Debates on which one is better and more effective have been on for years. But a clear cut answer has never been arrived upon, as both philosophies have their own advantages and differentiating factors, and enterprises continue to use either of these.

================================================================
 Bill Inmon, has formally defined a data warehouse in the following terms:

Subject-oriented
 The data in the database is organized so that all the data elements relating to the same real-world event or object are linked together;

Time-variant
 The changes to the data in the database are tracked and recorded so that reports can be produced showing changes over time;

 Non-volatile
 Data in the database is never over-written or deleted - once committed, the data is static, read-only, but retained for future reporting

 Integrated
 The database contains data from most or all of an organization's operational applications, and that this data is made consistent

Bill Inmon's paradigm: Data warehouse is one part of the overall business intelligence system. An enterprise has one data warehouse, and data marts source their information from the data warehouse. In the data warehouse, information is stored in 3rd normal form.

================================================================

 Ralph Kimball, a leading proponent of the dimensional approach to building data warehouses, provides a succinct definition for a data warehouse:
 “A copy of transaction data specifically structured for query and analysis.“

Ralph Kimball's paradigm: Data warehouse is the conglomerate of all data marts within the enterprise. Information is always stored in the dimensional model.

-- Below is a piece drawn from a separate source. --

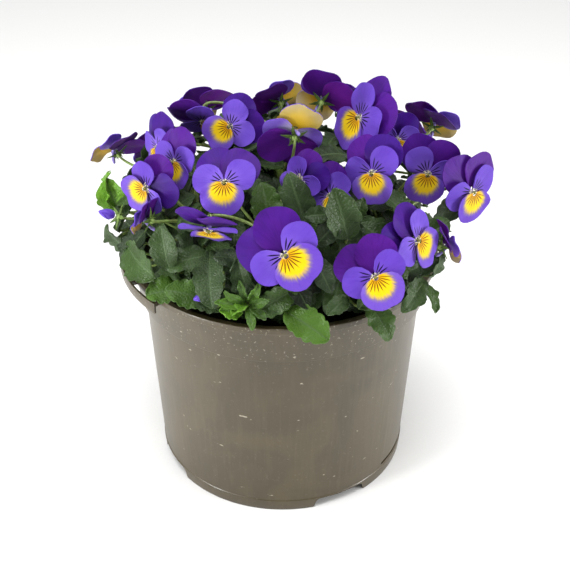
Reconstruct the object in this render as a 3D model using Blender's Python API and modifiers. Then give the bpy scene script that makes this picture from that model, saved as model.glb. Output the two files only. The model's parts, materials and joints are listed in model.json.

================================================================


There is no right or wrong between these two ideas, as they represent different data warehousing philosophies. In reality, the data warehouse systems in most enterprises are closer to Ralph Kimball's idea. This is because most data warehouses started out as a departmental effort, and hence they originated as a data mart. Only when more data marts are built later do they evolve into a data warehouse.